Given request: Give back, exactly as written, the lines from the beginning of the listing through the one that contains "14, 18)), solid(coreCut));".

____________________

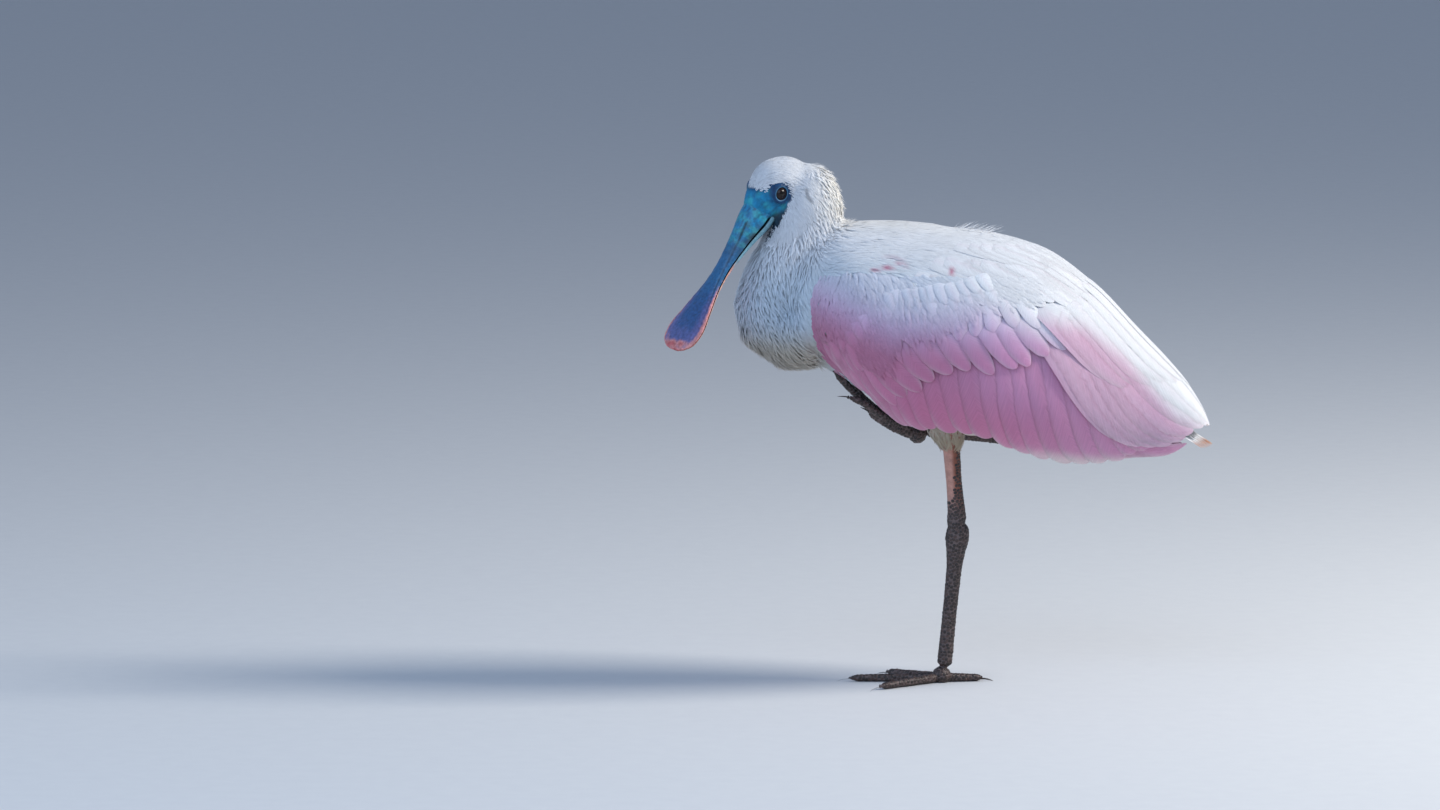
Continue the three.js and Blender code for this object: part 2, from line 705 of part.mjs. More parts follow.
// The folded wings: a smooth inner form with its rows of feathers, clear of the body, the tail and
// each other.
const plumage = sections(FOLDED_WINGS);
const coreRows = FOLDED_WINGS.map(([x, top, bottom, width]) => [
  x,
  top > bottom ? top - PLUMAGE : top,
  top > bottom ? bottom + PLUMAGE : bottom,
  Math.max(width - PLUMAGE, 0),
]);
const belowWings = new THREE.Shape();
belowWings.moveTo(WING_CORE_EDGE[0][0], 0);
WING_CORE_EDGE.forEach(([x, z]) => belowWings.lineTo(x, z));
belowWings.lineTo(WING_CORE_END, WING_CORE_EDGE[WING_CORE_EDGE.length - 1][1]);
belowWings.lineTo(WING_CORE_END, 500);
belowWings.lineTo(400, 500);
belowWings.lineTo(400, 0);
belowWings.closePath();
const coreCut = new THREE.ExtrudeGeometry(belowWings, { depth: 400, bevelEnabled: false })
  .rotateX(Math.PI / 2)
  .translate(0, 200, 0);
const wingCore = less(solid(bodyOf(sections(coreRows), 14, 18)), solid(coreCut));

// A feather on the plumage of one wing, from a root to a tip given as [x, degrees from the top].
function wingFeather(side, root, tip, options) {
  const at = (t) => {
    const { x, y } = root.clone().lerp(tip, t);
    const point = onSection(plumage, x, radians(y));
    const out = outOfSection(plumage, x, radians(y));
    return { point, out };
  };
  const line = (t) => {
    const { point, out } = at(t);
    const ahead = at(t + 0.02).point.sub(at(t - 0.02).point).normalize();
    return { point, ahead, out };
  };
  const geometry = vane(line, options);
  return side < 0 ? geometry : geometry.scale(1, -1, 1);
}

const legsRoom = [
  raisedRoom,
  raisedClawRoom,
  tarsusRightRoom,
  solid(thighLeft, GAP),
  solid(tibiaRight, GAP),
  solid(tibiaLeft, GAP),
];
for (const [name, side] of SIDES) {
  const feathers = Object.values(WING_FEATHERS).flatMap(({ count, width, lift, short, root, tip }) =>
    Array.from({ length: count }, (_, i) => {
      const t = i / (count - 1);
      const from = curvePoint(root, t).add(new THREE.Vector2(random(1.5), random(1)));
      const to = curvePoint(tip, t).add(new THREE.Vector2(random(3), random(1.2)));
      return wingFeather(side, from, to, {
        short,
        width: width + random(0.6),
        lift: lift + random(0.15),
        rootLift: -PLUMAGE - ROOT_DEPTH,
      });
    }),
  );
  const half = new THREE.BoxGeometry(600, 300, 600).translate(0, side * (150 + GAP / 2), 300);
  const wing = wingCore.intersect(solid(half)).add(fuse(feathers).intersect(solid(half)));
  add(`wing_${name}`, less(wing, torsoRoom, tailRoom, ...legsRoom), FEATHER_PINK);
}

export default spoonbill;
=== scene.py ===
import math

import bpy
import numpy as np
from mathutils import Matrix, Vector
from mathutils.bvhtree import BVHTree
from mathutils.kdtree import KDTree


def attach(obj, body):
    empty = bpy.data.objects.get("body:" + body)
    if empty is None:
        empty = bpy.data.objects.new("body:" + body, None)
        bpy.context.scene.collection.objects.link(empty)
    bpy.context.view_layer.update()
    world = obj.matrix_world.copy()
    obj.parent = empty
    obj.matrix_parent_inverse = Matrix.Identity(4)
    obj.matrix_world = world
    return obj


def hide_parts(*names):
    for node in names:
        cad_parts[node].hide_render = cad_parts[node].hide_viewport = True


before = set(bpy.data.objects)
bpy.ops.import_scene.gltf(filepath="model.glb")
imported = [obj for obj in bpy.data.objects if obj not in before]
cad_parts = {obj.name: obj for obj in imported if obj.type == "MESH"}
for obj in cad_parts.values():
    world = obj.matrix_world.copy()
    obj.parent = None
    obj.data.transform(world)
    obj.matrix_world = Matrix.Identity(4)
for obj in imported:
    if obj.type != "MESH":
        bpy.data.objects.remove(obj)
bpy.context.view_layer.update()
bpy.ops.object.select_all(action="DESELECT")
MM = 0.001

# The view is the photograph's: a long lens, level with the bird's left side and a little above it. The
# bird stands on a plain pale floor under soft studio light, warmer and stronger from behind the tail,
# where the evening sun was, and cool on the side towards the lens.
VIEW_DISTANCE = 8.0
VIEW_WIDTH = 1.224
VIEW_CENTRE = Vector((-0.187, 0, 0.238))
VIEW_ELEVATION = math.radians(7)
view_back = Vector((0, -math.cos(VIEW_ELEVATION), math.sin(VIEW_ELEVATION)))
bpy.ops.object.camera_add(
    location=VIEW_CENTRE + view_back * VIEW_DISTANCE,
    rotation=(math.pi / 2 - VIEW_ELEVATION, 0, 0),
)
camera = bpy.context.object
camera.data.sensor_width = 36
camera.data.lens = 36 * VIEW_DISTANCE / VIEW_WIDTH
bpy.context.scene.camera = camera


def soft_light(name, place, size, watts, colour):
    """A square soft box at a place, turned to the bird's body."""
    towards = Vector((0, 0, 0.25)) - Vector(place)
    turn = towards.to_track_quat("-Z", "Y").to_euler()
    bpy.ops.object.light_add(type="AREA", location=place, rotation=turn)
    light = bpy.context.object
    light.name = name
    light.data.size = size
    light.data.energy = watts
    light.data.color = colour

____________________

Response below:
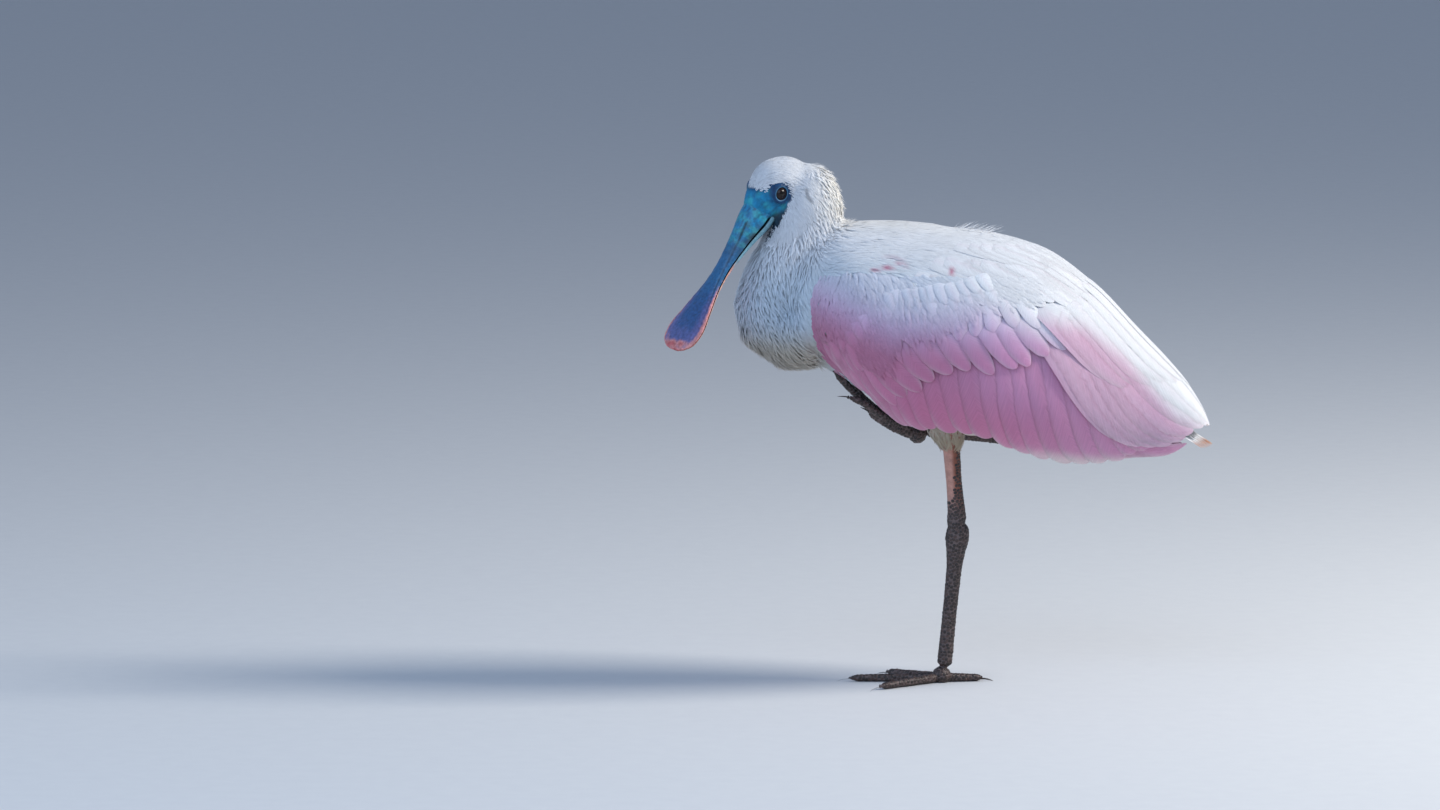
Continue the three.js and Blender code for this object: part 2, from line 705 of part.mjs. More parts follow.
// The folded wings: a smooth inner form with its rows of feathers, clear of the body, the tail and
// each other.
const plumage = sections(FOLDED_WINGS);
const coreRows = FOLDED_WINGS.map(([x, top, bottom, width]) => [
  x,
  top > bottom ? top - PLUMAGE : top,
  top > bottom ? bottom + PLUMAGE : bottom,
  Math.max(width - PLUMAGE, 0),
]);
const belowWings = new THREE.Shape();
belowWings.moveTo(WING_CORE_EDGE[0][0], 0);
WING_CORE_EDGE.forEach(([x, z]) => belowWings.lineTo(x, z));
belowWings.lineTo(WING_CORE_END, WING_CORE_EDGE[WING_CORE_EDGE.length - 1][1]);
belowWings.lineTo(WING_CORE_END, 500);
belowWings.lineTo(400, 500);
belowWings.lineTo(400, 0);
belowWings.closePath();
const coreCut = new THREE.ExtrudeGeometry(belowWings, { depth: 400, bevelEnabled: false })
  .rotateX(Math.PI / 2)
  .translate(0, 200, 0);
const wingCore = less(solid(bodyOf(sections(coreRows), 14, 18)), solid(coreCut));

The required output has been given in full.